Portugal’s 5-Year Rule Lets €5 M Cash Smuggling Suspect Walk Free

A stealth flight from Bissau, a suitcase stuffed with cash, and an unexpected release moments after the handcuffs came off—Lisbon woke up this week to a legal plot twist that blends geopolitics with Portuguese criminal procedure. Authorities intercepted €5 M in crisp banknotes from the entourage of Guinea-Bissau’s recently ousted leader, only to free the chief suspect hours later. For residents of Portugal, the episode raises fresh questions about border controls, money-laundering safeguards and the sometimes confusing line between a routine detention and a judicial presentation.
First Glance: What Matters for Portugal
• €5 M seized at Lisbon’s Figo Maduro military apron
• Detainee: Tito Gomes Fernandes, protocol chief to former Guinean president Umaro Sissoco Embaló
• Crime under suspicion: contrabando and capital-laundering—maximum sentence under 5 years
• Outcome: Released by Polícia Judiciária before any judge saw the file
• Money frozen, origin now under Portuguese financial-crime probe
The Cash-Loaded Stopover at Figo Maduro
Flight logs show a small Guinea-Bissau Armed Forces plane touching down just after dawn on 14 December. The manifest stated “military mission” bound for Beja, yet investigators say the real destination was Dubai via a private charter. Inside diplomatic-style luggage, officers from the PJ and Autoridade Tributária found bundles of €50 and €100 notes wrapped with tape bearing bank stamps from Bissau. Alongside Fernandes travelled Dinisia Reis Embaló, spouse of the former head of state; she left the airport as an arguida, her passport flagged.
Why a Suspect Walks Free without Seeing a Judge
Portuguese criminal law places a hard ceiling of 48 hours on police custody without judicial oversight. Yet Article 385.º of the Código de Processo Penal lets officers grant liberty if the alleged offence carries less than five years’ prison and none of the classic risks—flight, tampering with evidence, repeat crime—seem imminent. Because simple contrabando, as charged, fits that bracket, the PJ applied a termo de identidade e residência and opened an administrative file. Constitutional lawyer Ana Luísa Cordeiro explains that “Portugal’s system prizes the principle that detention is exceptional. When the statute itself signals a low sentence, judges may never be needed for first measures.”
Political Turbulence Blowing in from Bissau
The timing is delicate. On 26 November an ad-hoc “High Command” of Guinea-Bissau’s army claimed power, something opposition parties brand a golpe plotted by Embaló. Diplomatic cables reviewed by Portuguese media suggest the ex-president is exploring safe havens in the Lusophone world after public protests turned violent in Bissau. €5 M in portable cash looks, to investigators, like a nest-egg for exile. Foreign-policy scholar Rui Oliveira notes Portugal’s historic pull: “Since the colonial era, Lisbon often becomes the first port for political elites fleeing shifts in Bissau.”

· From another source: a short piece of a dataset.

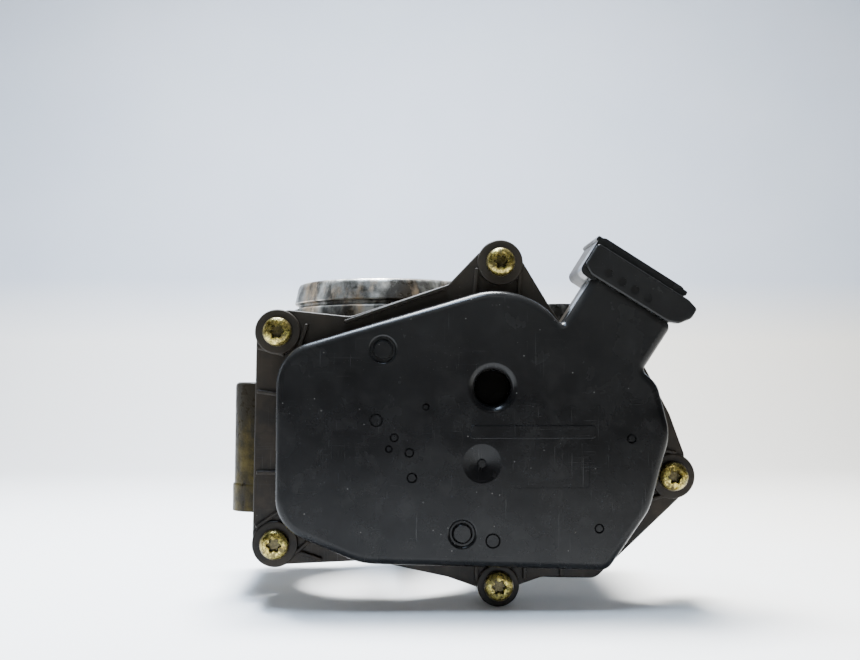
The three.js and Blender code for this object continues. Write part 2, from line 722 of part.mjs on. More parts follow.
function sectorGear() {
  const [x, z] = SHAFT_AXIS;
  const arc = teeth(SECTOR, SHAFT_AXIS, INTERMEDIATE_BEARING, SECTOR_FIRST_TOOTH, SECTOR_LAST_TOOTH);
  const start = Math.atan2(arc[0].y - z, arc[0].x - x);
  const last = arc[arc.length - 1];
  const end = Math.atan2(last.y - z, last.x - x);
  const steps = 8;
  const back = Array.from({ length: steps + 1 }, (_, i) => {
    const angle = end + ((start + 2 * Math.PI - end) * i) / steps;
    const [hx, hz] = polar(SHAFT_AXIS, 7, angle);
    return new THREE.Vector2(hx, hz);
  });
  const [level, front] = SECTOR_LEVELS;
  const hubFront = -43.8;
  const body = joined([
    plate([...arc, ...back], level, front),
    bar(7.6, level + 0.8, front, SHAFT_AXIS, 32),
    bar(6.3, front + 0.1, hubFront, SHAFT_AXIS, 32),
  ]);
  const windowAxes = [50, 95].map((degrees) => polar(SHAFT_AXIS, 15.4, radians(degrees)));
  const cuts = [
    bar(SHAFT_RADIUS + 0.05, level + 2, SHAFT_FRONT - 0.1, SHAFT_AXIS, 32),
    bar(4.8, SHAFT_FRONT, hubFront - CLEAR, SHAFT_AXIS),
    ...windowAxes.map((axis) => bar(4.2, level + CLEAR, front - 0.6, axis, 20)),
  ];
  return part('sector_gear', cut(body, cuts), MATERIALS.gear);
}

// The return spring: two and a half turns of round wire about the shaft.
function returnSpring() {
  const wire = 0.75;
  const steps = 40;
  const points = Array.from({ length: steps + 1 }, (_, i) => {
    const [x, z] = polar(SHAFT_AXIS, 10.2, radians(200) + (i * 5 * Math.PI) / steps);
    return new THREE.Vector3(x, -29.4 - (i * 4.4) / steps, z);
  });
  const section = new THREE.Shape();
  section.absarc(0, 0, wire, 0, 2 * Math.PI);
  const geometry = new THREE.ExtrudeGeometry(section, {
    steps: 50,
    curveSegments: 2,
    extrudePath: new THREE.CatmullRomCurve3(points),
  });
  return part('return_spring', solid(geometry), MATERIALS.steel);
}

function intermediateGear() {
  const toShaft = INTERMEDIATE_BEARING + Math.PI;
  const large = wheel(LARGE_GEAR, INTERMEDIATE_AXIS, MOTOR_BEARING, false, ...LARGE_GEAR_LEVELS);
  const small = wheel(SMALL_GEAR, INTERMEDIATE_AXIS, toShaft, true, ...SMALL_GEAR_LEVELS);
  const [webBack, front] = LARGE_GEAR_LEVELS;
  const above = front - CLEAR;
  const cup = bar(17.6, webBack - 1.6, above, INTERMEDIATE_AXIS, 32);
  const holes = Array.from({ length: 6 }, (_, i) => {
    const axis = polar(INTERMEDIATE_AXIS, 12.6, (i * Math.PI) / 3);
    return bar(2.6, webBack + CLEAR, above, axis, 10);
  });
  const cuts = [cup, ...holes, bar(PIN_RADIUS + 0.15, -33, above, INTERMEDIATE_AXIS, 12)];
  return part('intermediate_gear', cut(joined([large, small]), cuts), MATERIALS.gear);
}

// Motor

function motorScrewAxes() {
  return [0, Math.PI].map((turn) => polar(MOTOR_AXIS, MOTOR_SCREW_REACH, MOTOR_SCREW_BEARING + turn));
}

function motorCan() {
  const inside = MOTOR_RADIUS - 1.1;
  const bushHole = MOTOR_BUSH_RADIUS + 0.05;
  const bushCup = bushHole + 1.5;
  const mouth = MOTOR_PLATE_BACK + 0.4;
  const profile = [
    [bushHole, MOTOR_REAR],
    [inside - 0.3, MOTOR_REAR],
    [inside, MOTOR_REAR - 0.6],
    [inside, mouth],
    [MOTOR_RADIUS, mouth],
    [MOTOR_RADIUS, MOTOR_REAR],
    [MOTOR_RADIUS - 1, MOTOR_REAR + 1.2],
    [bushCup, MOTOR_REAR + 1.2],
    [bushCup, MOTOR_REAR + 3],
    [bushHole, MOTOR_REAR + 3],
  ];
  return part('motor_can', turned(profile, MOTOR_AXIS, 28), MATERIALS.steel);
}

function terminalSlots() {
  const [x, z] = MOTOR_AXIS;
  return [-1, 1].map((side) => [x + side * 8, z - 4]);
}

function motorEndPlate() {
  const ears = motorScrewAxes();
  const levels = [MOTOR_PLATE_BACK, MOTOR_PLATE_FRONT];
  const body = joined([
    bar(MOTOR_RADIUS + 0.1, ...levels, MOTOR_AXIS, 28),
    wall(ears[0], ears[1], 7, ...levels),
    ...ears.map((axis) => bar(MOTOR_EAR_RADIUS, ...levels, axis, 20)),
    bar(MOTOR_RADIUS - 1.4, MOTOR_PLATE_BACK + 2.5, MOTOR_PLATE_BACK - 0.1, MOTOR_AXIS, 28),
    bar(4.4, MOTOR_PLATE_FRONT + 0.1, MOTOR_PLATE_FRONT - 1.9, MOTOR_AXIS, 24),
  ]);
  const [x, z] = MOTOR_AXIS;
  const cuts = [
    bar(MOTOR_BUSH_RADIUS + 0.05, -27, -33.6, MOTOR_AXIS, 20),
    bar(MOTOR_SHAFT_RADIUS + 0.5, -27, PARTING, MOTOR_AXIS, 16),
    ...ears.map((axis) => bar(MOTOR_SCREW_HOLE_RADIUS, -30, -33, axis, 16)),
    ...terminalSlots().map(([tx, tz]) => block(1.2, 8, 3.4, tx, -31, tz)),
    block(4, 8, 3, x, -31, z + 9),
  ];
  return part('motor_end_plate', cut(body, cuts), MATERIALS.steel);
}

function motorScrew(axis, number) {
  const shank = bar(1.5, -24, MOTOR_PLATE_FRONT - 0.1, axis, 16);
  const seat = MOTOR_PLATE_FRONT - 0.05;
  const top = seat - 1.95;
  const head = turned([[0, top], [2, top], [2.7, top + 0.7], [2.7, seat], [0, seat]], axis, 20);
  const slot = [3, 0.7];
  const recess = [slot, slot.toReversed()].map(([width, height]) => {
    return block(width, 1.6, height, axis[0], top - 0.1, axis[1]);
  });
  return part(`motor_screw_${number + 1}`, cut(joined([shank, head]), recess), MATERIALS.steel);
}

function fieldMagnet(side, number) {
  const [x, z] = MOTOR_AXIS;
  const half = radians(66);
  const middle = side > 0 ? 0 : Math.PI;
  const shape = new THREE.Shape();
  shape.absarc(x, z, MOTOR_RADIUS - 1.2, middle - half, middle + half, false);
  shape.absarc(x, z, MOTOR_RADIUS - 3.2, middle + half, middle - half, true);
  return part(`field_magnet_${number}`, plate(shape.getPoints(9), 9, -18), MATERIALS.magnet);
}

function armatureCore() {
  const slots = Array.from({ length: 5 }, (_, i) =>
    wall(polar(MOTOR_AXIS, 4, radians(72 * i)), polar(MOTOR_AXIS, 12, radians(72 * i)), 2, 8, -17),
  );
  const body = cut(bar(MOTOR_RADIUS - 3.7, 7, -16, MOTOR_AXIS, 40), [
    ...slots,
    bar(MOTOR_SHAFT_HOLE_RADIUS, 8, -17, MOTOR_AXIS, 16),
  ]);
  return part('armature_core', body, MATERIALS.copper);
}

function motorPinion() {
  const gear = wheel(PINION, MOTOR_AXIS, MOTOR_BEARING + Math.PI, true, ...PINION_LEVELS);
  const body = cut(gear, [bar(MOTOR_SHAFT_HOLE_RADIUS, -39, -46, MOTOR_AXIS, 16)]);
  return part('motor_pinion', body, MATERIALS.brass);
}

function motorBrush(side, number) {
  const [x, z] = MOTOR_AXIS;
  return part(`motor_brush_${number}`, block(3, 3, 5, x, -22, z + side * 7), MATERIALS.carbon);
}

function motorTerminal([x, z], number) {
  return part(`motor_terminal_${number + 1}`, block(0.8, 8.4, 3, x, -33.6, z), MATERIALS.tin);
}

// A cupped spring ring that presses the motor forwards.
function waveWasher() {
  const level = MOTOR_REAR + 3.9;
  const profile = [
    [6, level - 2.3],
    [6.2, level - 2.5],
    [11.2, level - 0.5],
    [11.2, level],
    [10.8, level],
  ];
  return part('wave_washer', turned(profile, MOTOR_AXIS, 24), MATERIALS.steel);
}

// Sensor and terminals

function sensorBoard() {
  const corners = [[-12, 12, 2], [14, 12, 2], [14, 34, 2], [-12, 36, 2]];
  return part('sensor_board', plate(rounded(corners), -45.5, -46.7), MATERIALS.board);
}

function connectorTerminal(u, number) {
  const blade = terminalBlock(u, TERMINAL_SIZE, -17, 3.4);
  return part(`connector_terminal_${number + 1}`, blade, MATERIALS.tin);
}

function manifoldSeal() {
  const { inner, outer, depth } = SEAL_GROOVE;
  const profile = [
    [inner + 0.2, 0.1],
    [inner + 0.6, -0.5],
    [outer - 0.6, -0.5],
    [outer - 0.2, 0.1],
    [outer - 0.2, depth - 0.2],
    [inner + 0.2, depth - 0.2],
  ];
  return part('manifold_seal', turnedUp(profile, 40), MATERIALS.rubber);
}

function bearingsAndSeal() {
  const inner = BEARING_HOLE_RADIUS;
  const outer = BEARING_OUTER_RADIUS;
  return [
    part('front_bearing', ring(inner, outer, -27.4, -33.3, SHAFT_AXIS, 28), MATERIALS.steel),
    part('rear_bearing', ring(inner, outer, 31.2, REAR_BEARING_SEAT + 0.1, SHAFT_AXIS, 28), MATERIALS.steel),
    part('shaft_seal', ring(inner, outer, -25, -27.2, SHAFT_AXIS, 28), MATERIALS.rubber),
    part('rear_plug', bar(outer, REAR_BOSS_END - 1.6, 34, SHAFT_AXIS, 28), MATERIALS.steel),
  ];
}

function motorBushes() {
  const inner = MOTOR_SHAFT_HOLE_RADIUS;
  const outer = MOTOR_BUSH_RADIUS;
  const rear = ring(inner, outer, MOTOR_REAR + 2.9, MOTOR_REAR + 0.1, MOTOR_AXIS, 20);
  return [
    part('motor_front_bush', ring(inner, outer, -28.3, -33.5, MOTOR_AXIS, 20), MATERIALS.brass),
    part('motor_rear_bush', rear, MATERIALS.brass),
  ];
}

const throttleBody = new THREE.Group();
throttleBody.add(
  throttleHousing(),
  gearCover(),
  coverGasket(),
  ...COVER_SCREWS.map(coverScrew),
  throttleShaft(),
  throttlePlate(),
  plateScrew(-1, 1),
  plateScrew(1, 2),
  ...bearingsAndSeal(),
  sectorGear(),
  part('sensor_magnet', bar(4.7, -41, -43.6, SHAFT_AXIS, 24), MATERIALS.magnet),
  returnSpring(),
  intermediateGear(),
  part('intermediate_pin', bar(PIN_RADIUS, PIN_BACK, PIN_FRONT, INTERMEDIATE_AXIS, 20), MATERIALS.steel),
  motorCan(),
  motorEndPlate(),
  ...motorScrewAxes().map(motorScrew),
  fieldMagnet(1, 1),
  fieldMagnet(-1, 2),
  part('motor_shaft', bar(MOTOR_SHAFT_RADIUS, MOTOR_REAR + 2.8, -45.2, MOTOR_AXIS, 16), MATERIALS.steel),
  armatureCore(),
  part('commutator', ring(MOTOR_SHAFT_HOLE_RADIUS, 4.2, -19.6, -24.6, MOTOR_AXIS, 24), MATERIALS.copper),
  motorBrush(1, 1),
  motorBrush(-1, 2),
  ...motorBushes(),
  motorPinion(),
  ...terminalSlots().map(motorTerminal),
  waveWasher(),
  sensorBoard(),
  ...terminalPlaces().map(connectorTerminal),
  manifoldSeal(),
);

export default throttleBody;
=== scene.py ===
import json
import math

import bmesh
import bpy
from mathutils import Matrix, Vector


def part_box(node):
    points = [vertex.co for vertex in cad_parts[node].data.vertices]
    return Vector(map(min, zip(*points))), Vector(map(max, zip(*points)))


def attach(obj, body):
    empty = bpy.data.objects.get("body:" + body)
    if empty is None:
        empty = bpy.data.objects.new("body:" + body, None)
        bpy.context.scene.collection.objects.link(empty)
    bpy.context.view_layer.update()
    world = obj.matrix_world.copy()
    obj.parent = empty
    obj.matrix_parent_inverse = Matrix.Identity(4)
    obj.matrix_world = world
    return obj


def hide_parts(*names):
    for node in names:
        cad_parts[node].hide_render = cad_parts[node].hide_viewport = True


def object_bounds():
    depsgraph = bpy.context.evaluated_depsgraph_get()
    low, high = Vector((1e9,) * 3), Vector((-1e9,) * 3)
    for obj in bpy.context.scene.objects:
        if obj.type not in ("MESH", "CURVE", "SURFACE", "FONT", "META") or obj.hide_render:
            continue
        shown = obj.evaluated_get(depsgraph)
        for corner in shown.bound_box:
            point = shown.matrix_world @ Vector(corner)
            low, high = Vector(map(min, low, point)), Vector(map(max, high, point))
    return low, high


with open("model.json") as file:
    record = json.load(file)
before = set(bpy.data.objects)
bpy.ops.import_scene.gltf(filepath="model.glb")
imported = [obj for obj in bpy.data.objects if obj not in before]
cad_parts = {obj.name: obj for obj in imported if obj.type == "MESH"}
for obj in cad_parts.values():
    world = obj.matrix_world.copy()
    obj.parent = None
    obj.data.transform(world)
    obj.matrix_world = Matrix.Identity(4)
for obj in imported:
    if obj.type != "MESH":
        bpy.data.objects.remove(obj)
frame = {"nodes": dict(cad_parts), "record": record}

# The visual model of a throttle body. Lengths are in millimetres until a mesh is made, and the frame is
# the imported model's: the bore runs up +Z, the throttle shaft lies along Y and the cover faces -Y.
CAD_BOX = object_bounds()
MM = 0.001

# Levels along Y, from the housing outwards to the front of the cover
CASE_BACK = -27.5
CASE_FLOOR = -30.5
PARTING = -35
COVER_BACK = -35.7
FLANGE_FRONT = -39.5
BOSS_FRONT = -41
DOME_FRONT = -49
COVER_WALL = 2.2
CAVITY_INSET = 2.6
RIB_WIDTH = 1.1
RIB_CORNER = 0.4
BLOCK_CORNER = 0.6

# Bore, barrel and bolt columns
BORE_RADIUS = 23
BARREL_TOP = 66.6
BARREL_RADIUS = 28
BASE_THICKNESS = 8
COLUMN_HEIGHT = 36.6
COLUMN_RADIUS = 7
COLUMN_HOLE_RADIUS = 3.4
COLUMNS = [(-36.5, -21), (-36.5, 21), (30.5, -21), (30.5, 21)]
SEAL_GROOVE = [(24.6, -1), (27.4, -1), (27.4, 2.2), (24.6, 2.2)]

# Axes of the turning parts, read from the joints
def joint_axis(name):
    joint = next(j for j in frame["record"]["behaviour"]["joints"] if j["name"] == name)
    return joint["pos_m"][0] / MM, joint["pos_m"][2] / MM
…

Where the Money Sits Now—and What Comes Next
The seized notes lie in a Banco de Portugal evidence vault while the PJ tracks their trail through suspicious-transaction reports, freight manifests and diplomatic pouches. If prosecutors confirm illicit provenance, courts can order perda a favor do Estado—the money converts to public funds. Fernandes, meanwhile, must report a current address and attend any summons; skipping town could trigger an international arrest warrant.
Debate over Portugal’s 5-Year Threshold
Criminal-procedure specialists have long argued that the 5-year rule creates grey zones exploited by white-collar suspects. Former judge Manuel Meireles warns that “high-value financial crimes usually involve elaborate networks; a mere contrabando label may understate gravity.” Some MPs plan to revisit the code next spring, floating ideas such as:
Lowering the monetary trigger for mandatory court appearance
Granting judges remote-hearing powers within hours of detention
Treating cash-smuggling above €500 000 as aggravated
Portugal’s Balancing Act between Openness and Vigilance
Lisbon’s airports serve as Atlantic gateways for Lusophone Africa, a role most economists applaud. Yet every so often, a suitcase of unexplained euros reminds policymakers that porous channels can invite illicit capital flows. The PJ insists the quick release does not mean a soft approach: “Assets are frozen, suspects are identified and the probe moves faster when people comply,” a spokesperson told reporters.
For residents following the headlines, the episode underscores three takeaways: Portugal’s legal safety valves can look lenient but rest on constitutional guardrails; contrabando of cash, though non-violent, is not victim-free; and the political wind in Guinea-Bissau—historically intertwined with Portugal—still reaches Lisbon’s shore when it blows hard enough.